Quelque temps après, le même bus arrive à Badalabougou pour chercher d’autres étudiants. Un autre bus est rappelé de Sébénikoro pour convoyer aussi une cohorte d’étudiants à partir de Badalabougou. Il est 9h et la première rotation est terminée. Des étudiants attendent un autre bus. Aucun hangar pour les protéger du soleil. Et c’est encore pire pendant l’hivernage. Mamadou T. Kamaté annonce qu’il y a des projets dans le pipeline de son service pour lesquels il faut se battre pour trouver les financements sur budget d’état. I.D, membre de l’Association des élèves et étudiants du Mali (AEEM) proteste contre le système de rotation des bus qu’il juge peu efficace.

Selon lui, le départ du premier bus est à 6h30, mais déjà à cette heure, il y a une longue file. Il pense que le rythme de sortie des bus doit être accentué pour éviter les désagréments et permettre aux étudiants d’arriver à temps et dans les meilleures dispositions pour les cours.

Certains pensent que la carte de transport pose problème. Pourtant, il faut en disposer pour monter dans les bus.
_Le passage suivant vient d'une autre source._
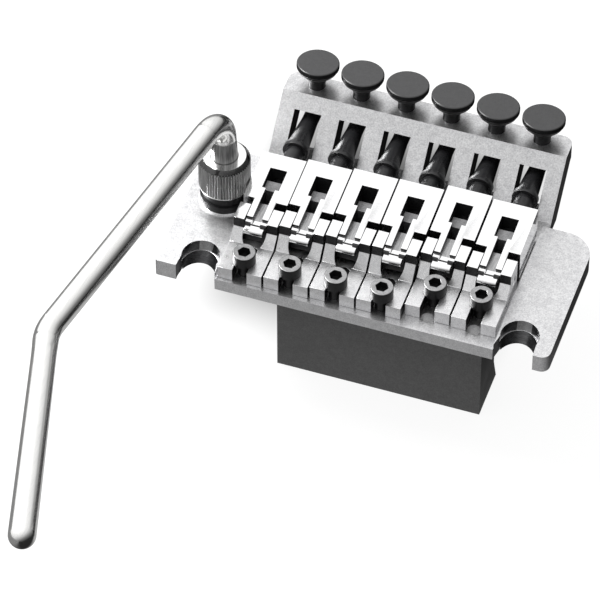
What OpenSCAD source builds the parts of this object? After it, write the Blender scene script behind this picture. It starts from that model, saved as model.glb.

Or, les étudiants payaient le ticket à 50 Fcfa à l’aller comme au retour. C’est à la suite de vérifications, qu’il a été demandé au Cenou de moderniser le transport, indique le chef du service transport.

C’est la raison de l’instauration de la carte de transport en prenant l’exemple sur d’autres pays de la sous-région. Il faut débourser 7.200 Fcfa  pour l’acquérir sur toute l’année. «Le prix n’a pas été fixé par le Cenou. En  concertation avec différents partenaires et l’AEEM, il a été fixé à 20 Fcfa par jour en aller-retour», affirme l’agent du Cenou.

S.S, étudiant à l’école normale d’enseignement technique et professionnel (ENETP) de Kabala s’interroge sur le cas des étudiants qui n’ont pas encore touché les bourses. Ce membre de l’AEEM espère simplement la suppression de cette carte. Au regard de cette situation, le chef du service transport du Cenou souhaite que l’état augmente le nombre de bus parce qu’il y a plus de 200.000 étudiants. Il n’oublie pas non plus de faire un plaidoyer pro domo pour plus de ressources pour son service.